■ TO BE DONE ■
Set down the whole listing verbatim.

* Begin DATA LINES *

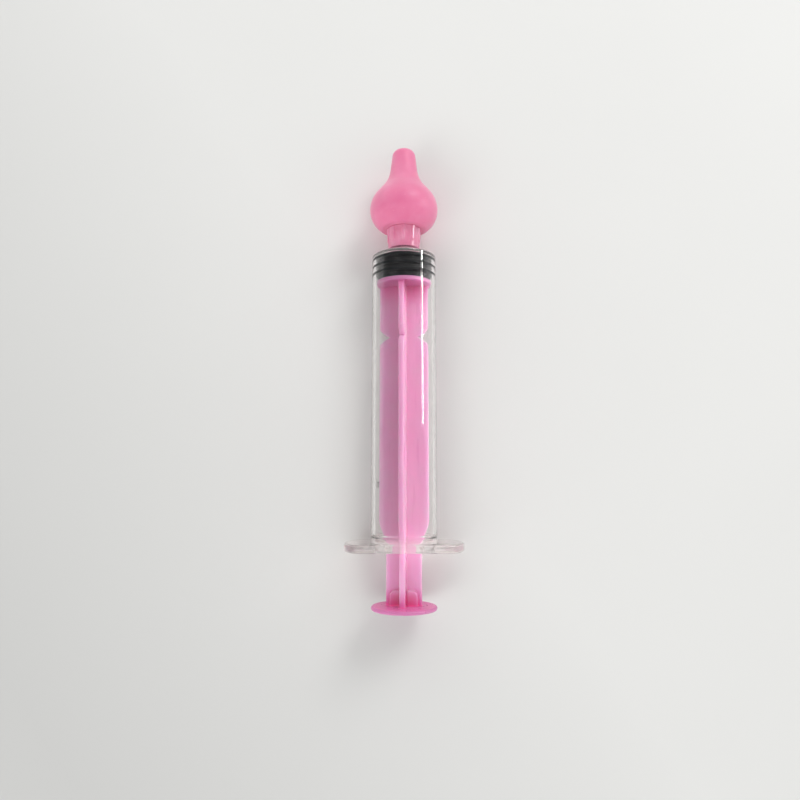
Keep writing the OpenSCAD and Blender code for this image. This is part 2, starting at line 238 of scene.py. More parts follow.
def bumped(material, shader, heights):
    # heights are (socket, depth in millimetres) pairs, each bump feeding the next
    nodes, links = material.node_tree.nodes, material.node_tree.links
    before = None
    for socket, depth in heights:
        bump = nodes.new("ShaderNodeBump")
        bump.inputs["Strength"].default_value = 1
        bump.inputs["Distance"].default_value = depth * millimetre
        links.new(socket, bump.inputs["Height"])
        if before is not None:
            links.new(before, bump.inputs["Normal"])
        before = bump.outputs["Normal"]
    links.new(before, shader.inputs["Normal"])


def alongPart(material, first, last, toFirst, toLast):
    # a number that goes from toFirst to toLast between two stations, and keeps those values outside
    nodes, links = material.node_tree.nodes, material.node_tree.links
    place = nodes.new("ShaderNodeTexCoord")
    split = nodes.new("ShaderNodeSeparateXYZ")
    links.new(place.outputs["Object"], split.inputs["Vector"])
    low, high = (mouthPlace[1] + s * millimetre for s in (first, last))
    return remapped(material, split.outputs["Y"], low, high, toFirst, toLast)


def added(material, first, second):
    # first + second, kept between 0 and 1
    nodes, links = material.node_tree.nodes, material.node_tree.links
    total = nodes.new("ShaderNodeMath")
    total.operation = "ADD"
    total.use_clamp = True
    links.new(first, total.inputs[0])
    links.new(second, total.inputs[1])
    return total.outputs["Value"]


def mixedNumber(material, factor, first, second):
    # first and second are numbers or sockets that give one
    nodes, links = material.node_tree.nodes, material.node_tree.links
    mix = nodes.new("ShaderNodeMix")
    links.new(factor, mix.inputs[0])
    for socket, value in ((mix.inputs[2], first), (mix.inputs[3], second)):
        if isinstance(value, (int, float)):
            socket.default_value = value
        else:
            links.new(value, socket)
    return mix.outputs[0]


clearLook = {
    "tint": (0.99, 0.978, 0.975), "milk": (0.97, 0.92, 0.91), "shadowTint": (0.93, 0.92, 0.91),
    "roughness": (0.012, 0.035), "milkRoughness": 0.08, "hazeShare": 0.12,
    "refraction": 1.49, "milkTransmission": 0.85,
    "flowPitch": 2.2, "flowDepth": 0.0001, "rippleDepth": 0.0003,
    "flangeMilk": (2.2, 4.2), "frontMilk": (76.2, 77.2),  # stations where the milkiness ends and begins
}


def letShadowsThrough(material, shader):
    # shadow rays pass straight on, so the light on what is inside stays free of grain
    nodes, links = material.node_tree.nodes, material.node_tree.links
    rays = nodes.new("ShaderNodeLightPath")
    clear = nodes.new("ShaderNodeBsdfTransparent")
    clear.inputs["Color"].default_value = (*clearLook["shadowTint"], 1)
    mix = nodes.new("ShaderNodeMixShader")
    links.new(rays.outputs["Is Shadow Ray"], mix.inputs["Fac"])
    links.new(shader.outputs["BSDF"], mix.inputs[1])
    links.new(clear.outputs["BSDF"], mix.inputs[2])
    links.new(mix.outputs["Shader"], nodes["Material Output"].inputs["Surface"])


def clearPlastic():
    # clear moulding with faint flow lines along it, milky in the thick flange and the front wall
    material, shader = startMaterial("clearBarrelPlastic", clearLook["tint"], 0.03, {
        "Transmission Weight": 1.0, "IOR": clearLook["refraction"], "Specular IOR Level": 0.5})
    links = material.node_tree.links
    flow = noiseOn(material, clearLook["flowPitch"], 2, (1, 9, 1))
    ripple = noiseOn(material, 9, 1, (1, 2.5, 1))
    haze = noiseOn(material, 3, 4)
    milk = added(material, alongPart(material, *clearLook["flangeMilk"], 1, 0),
                 alongPart(material, *clearLook["frontMilk"], 0, 1))
    share = clearLook["hazeShare"]
    cloudy = added(material, milk, remapped(material, haze, 0.3, 0.7, -share, share))
    rough = remapped(material, haze, 0.35, 0.7, *clearLook["roughness"])
    links.new(mixedNumber(material, milk, rough, clearLook["milkRoughness"]), shader.inputs["Roughness"])
    links.new(mixedNumber(material, cloudy, 1.0, clearLook["milkTransmission"]),
              shader.inputs["Transmission Weight"])
    links.new(mixedColour(material, milk, clearLook["tint"], clearLook["milk"]),
              shader.inputs["Base Color"])
    bumped(material, shader, [(ripple, clearLook["rippleDepth"]), (flow, clearLook["flowDepth"])])
    letShadowsThrough(material, shader)
    return material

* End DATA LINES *

■ FINISHED ANSWER ■
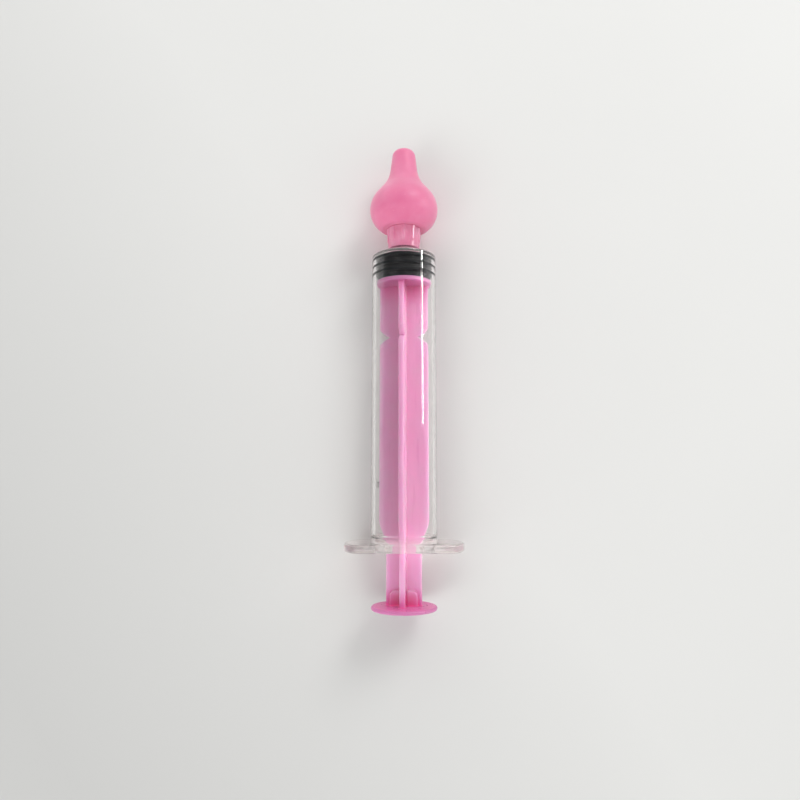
Keep writing the OpenSCAD and Blender code for this image. This is part 2, starting at line 238 of scene.py. More parts follow.
def bumped(material, shader, heights):
    # heights are (socket, depth in millimetres) pairs, each bump feeding the next
    nodes, links = material.node_tree.nodes, material.node_tree.links
    before = None
    for socket, depth in heights:
        bump = nodes.new("ShaderNodeBump")
        bump.inputs["Strength"].default_value = 1
        bump.inputs["Distance"].default_value = depth * millimetre
        links.new(socket, bump.inputs["Height"])
        if before is not None:
            links.new(before, bump.inputs["Normal"])
        before = bump.outputs["Normal"]
    links.new(before, shader.inputs["Normal"])


def alongPart(material, first, last, toFirst, toLast):
    # a number that goes from toFirst to toLast between two stations, and keeps those values outside
    nodes, links = material.node_tree.nodes, material.node_tree.links
    place = nodes.new("ShaderNodeTexCoord")
    split = nodes.new("ShaderNodeSeparateXYZ")
    links.new(place.outputs["Object"], split.inputs["Vector"])
    low, high = (mouthPlace[1] + s * millimetre for s in (first, last))
    return remapped(material, split.outputs["Y"], low, high, toFirst, toLast)


def added(material, first, second):
    # first + second, kept between 0 and 1
    nodes, links = material.node_tree.nodes, material.node_tree.links
    total = nodes.new("ShaderNodeMath")
    total.operation = "ADD"
    total.use_clamp = True
    links.new(first, total.inputs[0])
    links.new(second, total.inputs[1])
    return total.outputs["Value"]


def mixedNumber(material, factor, first, second):
    # first and second are numbers or sockets that give one
    nodes, links = material.node_tree.nodes, material.node_tree.links
    mix = nodes.new("ShaderNodeMix")
    links.new(factor, mix.inputs[0])
    for socket, value in ((mix.inputs[2], first), (mix.inputs[3], second)):
        if isinstance(value, (int, float)):
            socket.default_value = value
        else:
            links.new(value, socket)
    return mix.outputs[0]


clearLook = {
    "tint": (0.99, 0.978, 0.975), "milk": (0.97, 0.92, 0.91), "shadowTint": (0.93, 0.92, 0.91),
    "roughness": (0.012, 0.035), "milkRoughness": 0.08, "hazeShare": 0.12,
    "refraction": 1.49, "milkTransmission": 0.85,
    "flowPitch": 2.2, "flowDepth": 0.0001, "rippleDepth": 0.0003,
    "flangeMilk": (2.2, 4.2), "frontMilk": (76.2, 77.2),  # stations where the milkiness ends and begins
}


def letShadowsThrough(material, shader):
    # shadow rays pass straight on, so the light on what is inside stays free of grain
    nodes, links = material.node_tree.nodes, material.node_tree.links
    rays = nodes.new("ShaderNodeLightPath")
    clear = nodes.new("ShaderNodeBsdfTransparent")
    clear.inputs["Color"].default_value = (*clearLook["shadowTint"], 1)
    mix = nodes.new("ShaderNodeMixShader")
    links.new(rays.outputs["Is Shadow Ray"], mix.inputs["Fac"])
    links.new(shader.outputs["BSDF"], mix.inputs[1])
    links.new(clear.outputs["BSDF"], mix.inputs[2])
    links.new(mix.outputs["Shader"], nodes["Material Output"].inputs["Surface"])


def clearPlastic():
    # clear moulding with faint flow lines along it, milky in the thick flange and the front wall
    material, shader = startMaterial("clearBarrelPlastic", clearLook["tint"], 0.03, {
        "Transmission Weight": 1.0, "IOR": clearLook["refraction"], "Specular IOR Level": 0.5})
    links = material.node_tree.links
    flow = noiseOn(material, clearLook["flowPitch"], 2, (1, 9, 1))
    ripple = noiseOn(material, 9, 1, (1, 2.5, 1))
    haze = noiseOn(material, 3, 4)
    milk = added(material, alongPart(material, *clearLook["flangeMilk"], 1, 0),
                 alongPart(material, *clearLook["frontMilk"], 0, 1))
    share = clearLook["hazeShare"]
    cloudy = added(material, milk, remapped(material, haze, 0.3, 0.7, -share, share))
    rough = remapped(material, haze, 0.35, 0.7, *clearLook["roughness"])
    links.new(mixedNumber(material, milk, rough, clearLook["milkRoughness"]), shader.inputs["Roughness"])
    links.new(mixedNumber(material, cloudy, 1.0, clearLook["milkTransmission"]),
              shader.inputs["Transmission Weight"])
    links.new(mixedColour(material, milk, clearLook["tint"], clearLook["milk"]),
              shader.inputs["Base Color"])
    bumped(material, shader, [(ripple, clearLook["rippleDepth"]), (flow, clearLook["flowDepth"])])
    letShadowsThrough(material, shader)
    return material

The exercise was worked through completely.